Aegis also operates internationally through its sourcing and trading subsidiaries. The company last year announced a joint venture with Itochu Corporation of Japan, which is one of the big five general trading groups in Japan. The company’s major clients include Bharat Petroleum, Hindustan Petroleum, Reliance Industries, Jubilant Life sciences, Bombay Dyeing, among others.

AEG is planning to build a necklace of port terminals around India’s coastline from Pipavav to Haldia to Kochi. These inland oil terminals would be built on a 'build, own, operate' basis to service the public sector oil companies and develop a retail distribution network for the LPG business. It is expected that the work of necklace of terminals will be completed in the next three years by FY2021 which will boost the company’s earnings in future.

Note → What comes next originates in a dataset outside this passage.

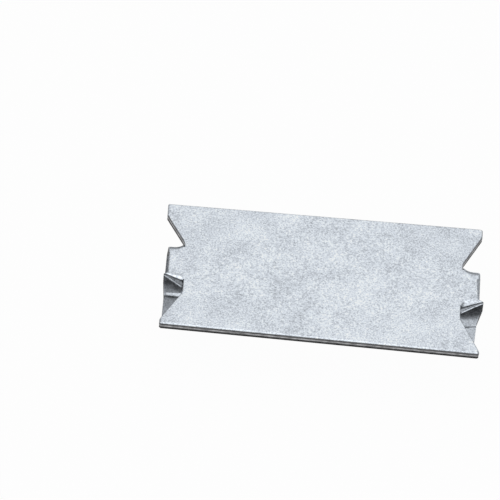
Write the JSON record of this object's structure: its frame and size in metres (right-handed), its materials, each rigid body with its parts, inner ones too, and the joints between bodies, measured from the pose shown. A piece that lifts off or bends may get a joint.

Although liquefied petroleum gas terminal capacity is slated to expand rapidly in India, LPG imports are estimated to increase only gradually. The government estimates suggest that the LPG imports would merely double from around 10 million tonnes at present to around 20 million tonnes by FY35, implying a modest increase of 4 per cent CAGR. Aegis alone is adding around 4 million tonnes of additional throughput.

CAPACITY EXPANSION

The liquid terminals division will see increase in revenues from Q4 FY18 as the company’s new Kandla liquid terminal, with a capacity of 100,000 kilolitres, will start operations. Also, Haldia, with extra capacity of 35,000 kilolitres, is expected to start contributing by Q1 FY19 to revenues and earnings. The company’s Mangalore terminal is expected to be completed by Q4FY18 and start contributing to the revenue in the next financial year from Q1FY19. The company expects its existing and new customer relationships to drive volumes of their new facilities.

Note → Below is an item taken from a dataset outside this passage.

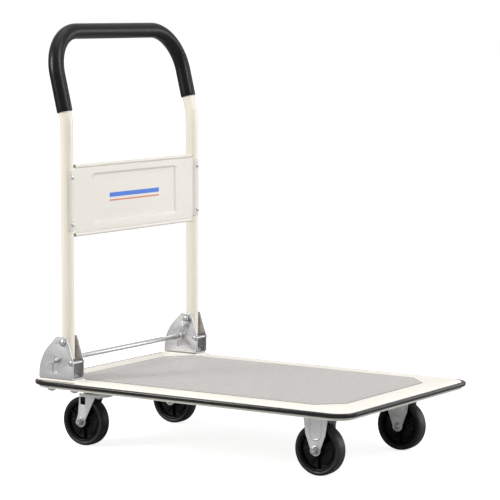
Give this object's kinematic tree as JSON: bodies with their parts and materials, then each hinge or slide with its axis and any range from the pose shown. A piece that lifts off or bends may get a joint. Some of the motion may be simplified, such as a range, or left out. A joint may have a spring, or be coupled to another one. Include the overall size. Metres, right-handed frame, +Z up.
{
  "type": "folding platform cart",
  "caption": "Flat-deck platform cart on four casters, with a tubular push handle that folds down over the deck once its foot-operated release bar is pressed.",
  "frame": {"origin": "on the floor under the centre of the deck's outline, with the handle upright", "axes": "+X to the front, away from the handle; +Y to the left of a person behind the handle; +Z up"},
  "size_m": [0.746, 0.489, 0.8454],
  "materials": {
    "cream_paint": "smooth satin powder coat",
    "panel_paint": "smooth satin powder coat",
    "grey_vinyl": "fine ribbed anti-slip sheet",
    "black_rubber": "semi-gloss extruded edge",
    "black_foam": "matt closed-cell foam",
    "zinc_plate": "zinc-plated pressed sheet",
    "bright_zinc": "bright zinc-plated rod and fasteners",
    "spring_steel": "drawn spring wire",
    "black_wheel": "moulded nylon",
    "black_tyre": "moulded solid rubber"
  },
  "bodies": {
    "platform": {"deck": "cream_paint", "deck_mat": "grey_vinyl", "edge_bumper": "black_rubber", "rear_cross_member": "cream_paint", "front_cross_member": "cream_paint", "hinge_bracket_left": "zinc_plate", "pivot_bolt_left": "bright_zinc", "stop_pin_left": "bright_zinc", "return_spring_left": "spring_steel", "caster_plate_left": "zinc_plate", "ball_race_left": "zinc_plate", "kingpin_left": "bright_zinc", "front_fork_left": "zinc_plate", "front_axle_bolt_left": "bright_zinc", "front_axle_nut_left": "bright_zinc", "base_bolt_rear_left": "bright_zinc", "base_bolt_front_left": "bright_zinc", "base_nut_rear_left": "zinc_plate", "base_nut_front_left": "zinc_plate", "hinge_bracket_right": "zinc_plate", "pivot_bolt_right": "bright_zinc", "stop_pin_right": "bright_zinc", "return_spring_right": "spring_steel", "caster_plate_right": "zinc_plate", "ball_race_right": "zinc_plate", "kingpin_right": "bright_zinc", "front_fork_right": "zinc_plate", "front_axle_bolt_right": "bright_zinc", "front_axle_nut_right": "bright_zinc", "base_bolt_rear_right": "bright_zinc", "base_bolt_front_right": "bright_zinc", "base_nut_rear_right": "zinc_plate", "base_nut_front_right": "zinc_plate"},
    "handle": {"handle_tube": "cream_paint", "grip_sleeve": "black_foam", "sign_panel": "panel_paint", "panel_rivet_upper_left": "bright_zinc", "panel_rivet_upper_right": "bright_zinc", "panel_rivet_lower_left": "bright_zinc", "panel_rivet_lower_right": "bright_zinc"},
    "release_bar": {"release_bar": "bright_zinc", "bar_pin_left": "bright_zinc", "bar_pin_right": "bright_zinc"},
    "swivel_left": {"swivel_fork_left": "zinc_plate", "rear_axle_bolt_left": "bright_zinc", "rear_axle_nut_left": "bright_zinc"},
    "rear_wheel_left": {"rear_tyre_left": "black_tyre", "rear_wheel_core_left": "black_wheel"},
    "front_wheel_left": {"front_tyre_left": "black_tyre", "front_wheel_core_left": "black_wheel"},
    "swivel_right": {"swivel_fork_right": "zinc_plate", "rear_axle_bolt_right": "bright_zinc", "rear_axle_nut_right": "bright_zinc"},
    "rear_wheel_right": {"rear_tyre_right": "black_tyre", "rear_wheel_core_right": "black_wheel"},
    "front_wheel_right": {"front_tyre_right": "black_tyre", "front_wheel_core_right": "black_wheel"}
  },
  "joints": [
    {"name": "handle_fold", "type": "hinge", "parent": "platform", "child": "handle", "pos_m": [-0.29, 0, 0.2167], "axis": [0, 1, 0], "range_deg": [0, 96]},
    {"name": "release_bar_press", "type": "slide", "parent": "platform", "child": "release_bar", "axis": [-0.1555, 0, -0.9878], "range_m": [0, 0.018], "stiffness_N_per_m": 500, "springref_m": -0.02, "deforming": ["return_spring_left", "return_spring_right"]},
    {"name": "swivel_turn_left", "type": "hinge", "parent": "platform", "child": "swivel_left", "pos_m": [-0.261, 0.154, 0.107], "axis": [0, 0, 1], "continuous": true},
    {"name": "swivel_turn_right", "type": "hinge", "parent": "platform", "child": "swivel_right", "pos_m": [-0.261, -0.154, 0.107], "axis": [0, 0, 1], "continuous": true},
    {"name": "rear_wheel_spin_left", "type": "hinge", "parent": "swivel_left", "child": "rear_wheel_left", "pos_m": [-0.293, 0.154, 0.05], "axis": [0, 1, 0], "continuous": true},
    {"name": "rear_wheel_spin_right", "type": "hinge", "parent": "swivel_right", "child": "rear_wheel_right", "pos_m": [-0.293, -0.154, 0.05], "axis": [0, 1, 0], "continuous": true},
    {"name": "front_wheel_spin_left", "type": "hinge", "parent": "platform", "child": "front_wheel_left", "pos_m": [0.261, 0.154, 0.05], "axis": [0, 1, 0], "continuous": true},
    {"name": "front_wheel_spin_right", "type": "hinge", "parent": "platform", "child": "front_wheel_right", "pos_m": [0.261, -0.154, 0.05], "axis": [0, 1, 0], "continuous": true}
  ]
}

REDUCTION IN GST TAX ON LPG

The government has decided to cut GST tax on LPG sold by private sector from 18 per cent to 5 per cent. This could see a lot of new entrants into the Indian LPG market, including some mid-sized companies from overseas, especially LPG specialist companies, it is also possible that major international LPG trading companies might expand their presence in India and increase imports. India's LPG imports in November were at 1.246 million tonnes, up 2.6 per cent on the month and 23.4 per cent on the year, according to the latest provisional data from the country's petroleum planning and analysis cell. The growth in India's LPG imports will attract attention of the LPG shipping sector as well.

THREATS

The development and adoption of electric cookers and vehicles will have to be watched. If electric vehicle sales gather pace, there would be a possible slowdown in demand for compressed natural gas in major urban areas. A change in consumer preferences will influence demand for the company’s retail (auto) LPG distribution business. Also, inadequate port infrastructure and changes in government policies on coastal regulations possess main threat to the company’s port-based liquid terminalling business. Further, the rise in crude oil prices internationally will impact the affordability and margins of companies in the gas supply chain.

FINANCIALS

The company’s revenues for FY17 were Rs3,938 crore versus Rs2,213 crore in FY16, increasing 78 per cent year-on-year. The company’s EBITDA for the year was Rs206.9 crore as against Rs185.3 crore in FY16, an increase of 11.6 per cent. The company’s net profit after tax for the year was Rs134 crore as compared with Rs126.1 crore a year earlier, an increase of 6.2 per cent. The liquid terminal division revenue for FY17 dropped 10 per cent to Rs154 crore versus Rs170.6 crore in FY16

The drop was mainly because of the underperformance of its Pipavav liquid terminal. The company’s gas division revenue in FY17 was Rs3,779 crore, as against Rs2,043 crore a year earlier and the EBITDA from the division for FY17 was Rs155 crore versus Rs123 crore, an increase of 26 per cent year-on-year.

During Q3FY18, AEG reported revenue of Rs1,442.1 crore, as against Rs1247.6 crore in Q3 FY17, thus registering a growth of about 15.6 per cent on a YoY basis. The revenue growth was supported by 16 per cent YoY growth in its gas terminal division. Also, AEG’s EBITDA improved by 20.6 per cent YoY to Rs71.7 crore, as against Rs59.5 crore and its EBITDA margin expanded by 20 bps YoY to 4.97 per cent. The company’s PAT grew 45.3 per cent YoY to Rs53.5 crore in Q3FY18 as against Rs36.8 crore in the same period previous year.

VALUATION

The company maintained a PE ratio of 51.14x. AEG has a return on equity of 21.70 per cent and a return on capital employed of 33.62 per cent. The company has a debt-to-equity ratio of 0.48x and price-to-book value of 9.20x. The company has good and consistent growth in profit of 43.53 per cent over the last five years and has been maintaining a healthy dividend payout of 26.76 per cent.

CONCLUSION

India is a net importer of almost all forms of energy. This fact, coupled with the country’s growing demand for energy, offers a huge potential for the expansion of pipelines, transportation and infrastructure. Also, the outlook for the gas sector has improved since the government has undertaken a slew of reforms to increase gas consumption. The terminalling and handling of liquids and gases is the main expertise of AEG and provides an important and stable source of profits by way of terminalling fees. This pattern is expected to continue in the near future. Also, with several projects planned in both liquid and LPG terminals, the overall business outlook for the company looks positive. We recommend our reader-investors to BUY the stock.